XVe s. L'argent ne devoit estre contourné ailleurs ni bouger de Paris, Froissart, II, II, 128. Le mareschal les convoya jusques à la vue de Galipoli, et de là ne se bougea afin de les secourir si aulcune chose leur advenoit, Bouciq. I, ch. 30. Tenez-vous saintement en cloistre ; Là mettez peine à vous cognoistre ; N'en bougiez ; car le villoter Fait mains et maintes assoter, Miracles de sainte Geneviève. Je croy bien que je ne bougeray d'ici encore d'un mois, Bibl. des chartes, 4e série, t. I, p. 26. Et un peu de reconfort leur est venu, c'est que ladite dame, princesse de Castille et royne de Portugal, a esté grosse d'un enfant bougeant, Commines, VIII, 17. Et tira [le roy] à l'avant garde, qui jamais n'estoit bougée, Commines, VIII, 6.

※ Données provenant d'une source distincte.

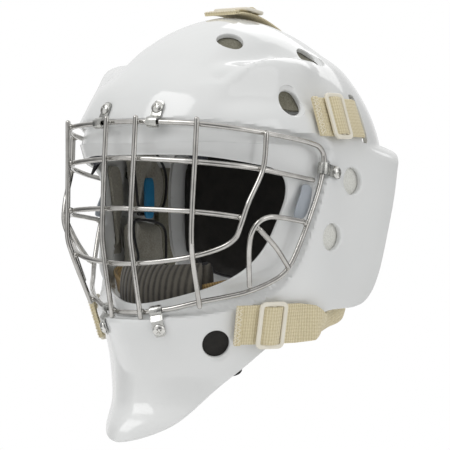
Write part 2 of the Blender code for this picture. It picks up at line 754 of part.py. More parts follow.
def clip_places():
    """Screw point, outward normal and the rim point that each clip hooks, on the +X side."""
    rim = rim_path()
    places = []
    for name, theta_z in (
        ("top", dome_place(25.7, 76.5)),
        ("side", (skin_at(17.0, 28.5), 28.5)),
        ("bottom", dome_place(26.7, -90.0)),
    ):
        spot, normal = frame_at(*theta_z)
        nearest = np.linalg.norm(rim - spot, axis=1).argmin()
        tangent = unit(rim[nearest + 1] - rim[nearest - 1])
        across = unit(tangent - normal * np.dot(tangent, normal))
        towards = np.cross(across, normal)
        gap = rim[nearest] - spot
        if gap @ towards < 0:
            across, towards = -across, -towards
        places.append((name, spot, normal, towards, float(gap @ towards), float(gap @ normal)))
    return places


def dome_place(x, z):
    """Angle of the skin point at the given x on the front, by bisection."""
    low, high = 0.0, math.pi / 2
    for _ in range(40):
        middle = (low + high) / 2
        if base_point(middle, z)[0] < x:
            low = middle
        else:
            high = middle
    return low, z


def clip_profile(reach, height):
    """Centre line of the strip in (towards wire, outward): flat under the screw, then hooked."""
    bend = WIRE_RADIUS + HOOK_GAP + CLIP_THICKNESS / 2
    base = SEAT_GAP + CLIP_THICKNESS / 2
    line = [(-CLIP_TAIL, base), (reach - bend - CLIP_THICKNESS, base)]
    for k in range(9):
        a = math.radians(HOOK_START - HOOK_SWEEP * k / 8)
        line.append((reach + bend * math.cos(a), height + bend * math.sin(a)))
    return np.array(line)


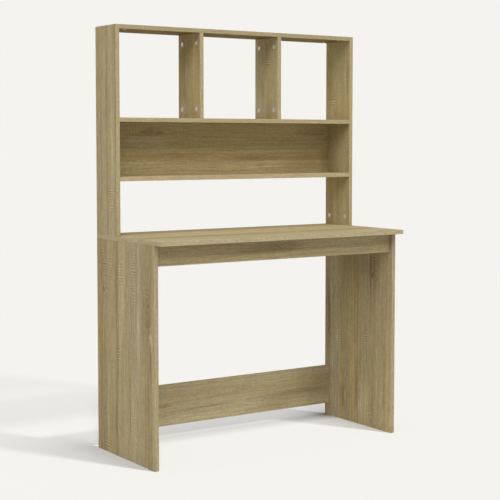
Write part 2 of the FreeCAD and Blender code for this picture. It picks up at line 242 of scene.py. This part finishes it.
# Each row of cam locks: its CAD node, the way its open faces look, the way its pointers look towards the
# bolt's end of the board, and the new piece's name. "in" and "out" are towards and away from the middle.
CAM_ROWS = (
    ("desk_side_cams", "X", "in", "Z", "+", "desk_side_cam_locks"),
    ("front_apron_cams", "Y", "+", "X", "out", "front_apron_cam_locks"),
    ("rear_stretcher_cams", "Y", "+", "X", "out", "rear_stretcher_cam_locks"),
    ("hutch_side_cams", "X", "in", "Z", "-", "hutch_side_cam_locks"),
    ("hutch_top_cams", "Z", "-", "X", "out", "hutch_top_cam_locks"),
    ("hutch_upper_shelf_cams", "Z", "-", "X", "out", "hutch_upper_shelf_cam_locks"),
    ("hutch_lower_shelf_cams", "Z", "-", "X", "out", "hutch_lower_shelf_cam_locks"),
    ("divider_left_cams", "X", "-", "Z", "out", "divider_left_cam_locks"),
    ("divider_right_cams", "X", "-", "Z", "out", "divider_right_cam_locks"),
)

# A cam lock's open face has a rim, then a sunk ring, then a low boss. Its inner end is hollow behind a wall,
# to a share of its depth.
CAM_CORNERS = 48
CAM_RIM, CAM_RING, RING_DEPTH, BOSS_RISE = 0.9 * MM, 2.0 * MM, 0.5 * MM, 0.35 * MM
CAM_WALL, CAM_HOLLOW = 1.6 * MM, 0.55
CAM_EASE = 0.15 * MM
# The arms of the driver's cross: length, width and height, the share left of their lower ends, and how high
# their middles lie above the rim.
CROSS_ARM, CROSS_TAPER, CROSS_HEIGHT = (7.6 * MM, 2.4 * MM, 7.0 * MM), 0.4, 0.5 * MM
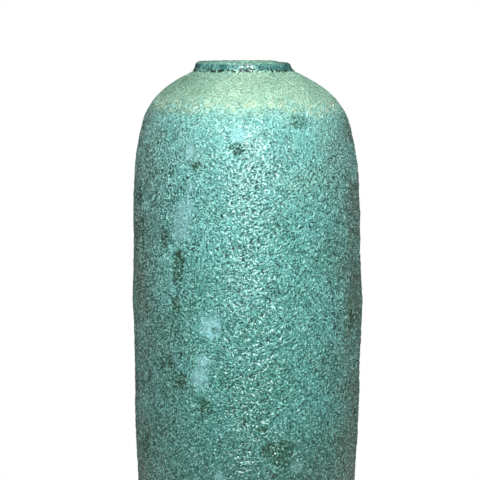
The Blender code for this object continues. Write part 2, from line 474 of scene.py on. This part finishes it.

XVIe s. Ponocrates advisoyt quelque jour bien serain, onquel bougeoient on matin de la ville, et alloyent à Gentilly, Rabelais, Garg. I, 24. Maintenant je suis fort bien, et ay senti bouger mon enfant, Marguerite de Navarre, Lett. 58. Je vous prie encores me mander si l'intention du roy est que je ne bouge d'avecques la royne, Marguerite de Navarre, ib. 147. Elle n'a bougé de couchée [de son lit] depuis vostre partement, sinon ung jour ou deux qu'elle alla jusques en la garde-robe, Marguerite de Navarre, ib. 46. Le dieu leur respondit qu'ils ne bougeassent rien, Montaigne, I, 123. Il ne feut d'advis de bouger de sa place, Montaigne, I, 342. Ilz se desfirent l'un l'autre à combattre d'homme à homme au milieu de leurs deux armées, sans qu'elles se bougeassent, Amyot, Rom. 24. Sa coustume estoit de frapper rudement, jamais ne bouger le pied, ny reculer en arriere, Amyot, Caton, 3.

ÉTYMOLOGIE

Provenç. et espagn. bojar. Ménage a parlé de l'allemand wogen, s'agiter ; mais wogen donnerait guoguer et non bouger. Diez a mis le doigt sur la vraie étymologie, remarquant, dans le provençal, bolegar, remuer, s'agiter, dont bojar et bouger sont des contractions et qui répond à l'italien bulicare, bouillonner, qui est un fréquentatif du latin bullire, bouillir : bouillonner, et, de là, par métaphore, ne pas rester en place, bouger.